§ **Problem**: Using the material below, copy every line where "materials" appears.

§ **Given information**:
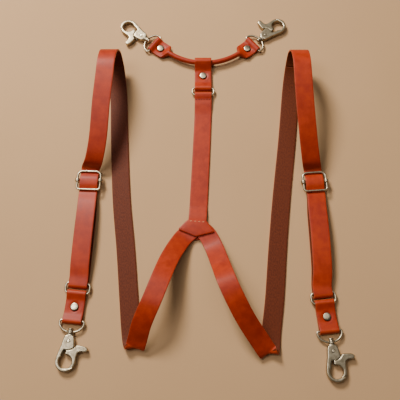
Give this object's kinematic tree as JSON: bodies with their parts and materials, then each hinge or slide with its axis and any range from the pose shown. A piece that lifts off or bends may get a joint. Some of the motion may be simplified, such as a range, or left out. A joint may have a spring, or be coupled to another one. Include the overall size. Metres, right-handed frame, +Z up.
{
  "type": "leather suspenders",
  "caption": "Y-back leather suspenders with sliding adjusters, riveted tabs, a rolled leather rear bridge and swivelling trigger snaps.",
  "frame": {"origin": "middle of the laid-out footprint, on the table", "axes": "+Z up from the table, +Y from the front snaps towards the rear snaps, +X to the right with the rear snaps at the top"},
  "size_m": [0.303, 0.432, 0.0491],
  "materials": {
    "leather": "semi-gloss orange-brown grain leather",
    "hardware": "antique brass plated zinc",
    "cord_core": "twisted cotton",
    "spring": "plain spring steel"
  },
  "bodies": {
    "root": {"yoke_front_patch": "leather", "yoke_back_patch": "leather", "centre_strap": "leather", "left_shoulder_strap": "leather", "right_shoulder_strap": "leather"},
    "rear_ring": {"rear_ring": "hardware"},
    "rear_tab": {"rear_tab": "leather", "rear_rivet_cap": "hardware", "rear_rivet_post": "hardware"},
    "rolled_cord": {"rolled_cord_cover": "leather", "rolled_cord_core": "cord_core", "rear_left_rivet_cap": "hardware", "rear_left_rivet_post": "hardware", "rear_right_rivet_cap": "hardware", "rear_right_rivet_post": "hardware"},
    "rear_left_eye": {"rear_left_eye": "hardware"},
    "rear_left_hook": {"rear_left_hook": "hardware", "rear_left_trigger_pin": "hardware", "rear_left_trigger_spring": "spring"},
    "rear_left_trigger": {"rear_left_trigger": "hardware"},
    "rear_right_eye": {"rear_right_eye": "hardware"},
    "rear_right_hook": {"rear_right_hook": "hardware", "rear_right_trigger_pin": "hardware", "rear_right_trigger_spring": "spring"},
    "rear_right_trigger": {"rear_right_trigger": "hardware"},
    "front_left_adjuster": {"front_left_adjuster_frame": "hardware"},
    "front_left_adjuster_bar": {"front_left_adjuster_bar": "hardware"},
    "front_left_ring": {"front_left_ring": "hardware"},
    "front_left_tab": {"front_left_tab": "leather", "front_left_rivet_cap": "hardware", "front_left_rivet_post": "hardware"},
    "front_left_eye": {"front_left_eye": "hardware"},
    "front_left_hook": {"front_left_hook": "hardware", "front_left_trigger_pin": "hardware", "front_left_trigger_spring": "spring"},
    "front_left_trigger": {"front_left_trigger": "hardware"},
    "front_right_adjuster": {"front_right_adjuster_frame": "hardware"},
    "front_right_adjuster_bar": {"front_right_adjuster_bar": "hardware"},
    "front_right_ring": {"front_right_ring": "hardware"},
    "front_right_tab": {"front_right_tab": "leather", "front_right_rivet_cap": "hardware", "front_right_rivet_post": "hardware"},
    "front_right_eye": {"front_right_eye": "hardware"},
    "front_right_hook": {"front_right_hook": "hardware", "front_right_trigger_pin": "hardware", "front_right_trigger_spring": "spring"},
    "front_right_trigger": {"front_right_trigger": "hardware"}
  },
  "joints": [
    {"name": "rear_ring_pivot", "type": "hinge", "parent": "root", "child": "rear_ring", "pos_m": [-0.00147, 0.10977, 0.00355], "axis": [1, 0, 0], "range_deg": [-60, 60]},
    {"name": "rear_tab_pivot", "type": "hinge", "parent": "rear_ring", "child": "rear_tab", "pos_m": [-0.00147, 0.11877, 0.00355], "axis": [1, 0, 0], "range_deg": [-60, 60]},
    {"name": "rolled_cord_slide", "type": "hinge", "parent": "rear_tab", "child": "rolled_cord", "pos_m": [0.00013, 0.22537, 0.006], "axis": [0, 0, 1], "range_deg": [-14, 14]},
    {"name": "rear_left_eye_pivot", "type": "hinge", "parent": "rolled_cord", "child": "rear_left_eye", "pos_m": [-0.06112, 0.17949, 0.00355], "axis": [-0.6018, -0.7986, 0], "range_deg": [-75, 75]},
    {"name": "rear_left_swivel", "type": "hinge", "parent": "rear_left_eye", "child": "rear_left_hook", "pos_m": [-0.0715, 0.18732, 0.00355], "axis": [-0.7986, 0.6018, 0], "continuous": true},
    {"name": "rear_left_trigger_pull", "type": "hinge", "parent": "rear_left_hook", "child": "rear_left_trigger", "pos_m": [-0.07749, 0.19183, 0.00355], "axis": [0, 0, -1], "range_deg": [0, 14], "stiffness_Nm_per_rad": 0.01, "springref_deg": -11.46, "deforming": ["rear_left_trigger_spring"]},
    {"name": "rear_right_eye_pivot", "type": "hinge", "parent": "rolled_cord", "child": "rear_right_eye", "pos_m": [0.05994, 0.17961, 0.00355], "axis": [-0.6428, 0.766, 0], "range_deg": [-75, 75]},
    {"name": "rear_right_swivel", "type": "hinge", "parent": "rear_right_eye", "child": "rear_right_hook", "pos_m": [0.06989, 0.18797, 0.00355], "axis": [0.766, 0.6428, 0], "continuous": true},
    {"name": "rear_right_trigger_pull", "type": "hinge", "parent": "rear_right_hook", "child": "rear_right_trigger", "pos_m": [0.07564, 0.19279, 0.00355], "axis": [0, 0, -1], "range_deg": [0, 14], "stiffness_Nm_per_rad": 0.01, "springref_deg": -11.46, "deforming": ["rear_right_trigger_spring"]},
    {"name": "front_left_adjuster_slide", "type": "slide", "parent": "root", "child": "front_left_adjuster", "axis": [0.0349, 0.9994, 0], "range_m": [-0.05, 0.05], "deforming": ["left_shoulder_strap"]},
    {"name": "front_left_bar_slide", "type": "slide", "parent": "front_left_adjuster", "child": "front_left_adjuster_bar", "axis": [0.0349, 0.9994, 0], "range_m": [-0.004, 0.004]},
    {"name": "front_left_loop_slide", "type": "slide", "parent": "front_left_adjuster", "child": "front_left_ring", "axis": [0.0349, 0.9994, 0], "range_m": [-0.025, 0.025]},
    {"name": "front_left_tab_pivot", "type": "hinge", "parent": "front_left_ring", "child": "front_left_tab", "pos_m": [-0.13479, -0.1267, 0.00355], "axis": [0.9954, -0.0958, 0], "range_deg": [-70, 70]},
    {"name": "front_left_eye_pivot", "type": "hinge", "parent": "front_left_tab", "child": "front_left_eye", "pos_m": [-0.13753, -0.15517, 0.00355], "axis": [0.9954, -0.0958, 0], "range_deg": [-75, 75]},
    {"name": "front_left_swivel", "type": "hinge", "parent": "front_left_eye", "child": "front_left_hook", "pos_m": [-0.13878, -0.16811, 0.00355], "axis": [-0.0958, -0.9954, 0], "continuous": true},
    {"name": "front_left_trigger_pull", "type": "hinge", "parent": "front_left_hook", "child": "front_left_trigger", "pos_m": [-0.1395, -0.17558, 0.00355], "axis": [0, 0, -1], "range_deg": [0, 14], "stiffness_Nm_per_rad": 0.01, "springref_deg": -11.46, "deforming": ["front_left_trigger_spring"]},
    {"name": "front_right_adjuster_slide", "type": "slide", "parent": "root", "child": "front_right_adjuster", "axis": [-0.0698, 0.9976, 0], "range_m": [-0.05, 0.05], "deforming": ["right_shoulder_strap"]},
    {"name": "front_right_bar_slide", "type": "slide", "parent": "front_right_adjuster", "child": "front_right_adjuster_bar", "axis": [-0.0698, 0.9976, 0], "range_m": [-0.004, 0.004]},
    {"name": "front_right_loop_slide", "type": "slide", "parent": "front_right_adjuster", "child": "front_right_ring", "axis": [-0.0698, 0.9976, 0], "range_m": [-0.025, 0.025]},
    {"name": "front_right_tab_pivot", "type": "hinge", "parent": "front_right_ring", "child": "front_right_tab", "pos_m": [0.12499, -0.1368, 0.00355], "axis": [0.9945, 0.1045, 0], "range_deg": [-70, 70]},
    {"name": "front_right_eye_pivot", "type": "hinge", "parent": "front_right_tab", "child": "front_right_eye", "pos_m": [0.12798, -0.16524, 0.00355], "axis": [0.9945, 0.1045, 0], "range_deg": [-75, 75]},
    {"name": "front_right_swivel", "type": "hinge", "parent": "front_right_eye", "child": "front_right_hook", "pos_m": [0.12934, -0.17817, 0.00355], "axis": [0.1045, -0.9945, 0], "continuous": true},
    {"name": "front_right_trigger_pull", "type": "hinge", "parent": "front_right_hook", "child": "front_right_trigger", "pos_m": [0.13012, -0.18563, 0.00355], "axis": [0, 0, -1], "range_deg": [0, 14], "stiffness_Nm_per_rad": 0.01, "springref_deg": -11.46, "deforming": ["front_right_trigger_spring"]}
  ],
  "couplings": [
    {"joint": "front_left_loop_slide", "follows": "front_left_adjuster_slide", "ratio": -0.5},
    {"joint": "front_right_loop_slide", "follows": "front_right_adjuster_slide", "ratio": -0.5}
  ]
}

§ **Result of the exercise**:
Give this object's kinematic tree as JSON: bodies with their parts and materials, then each hinge or slide with its axis and any range from the pose shown. A piece that lifts off or bends may get a joint. Some of the motion may be simplified, such as a range, or left out. A joint may have a spring, or be coupled to another one. Include the overall size. Metres, right-handed frame, +Z up.
  "materials": {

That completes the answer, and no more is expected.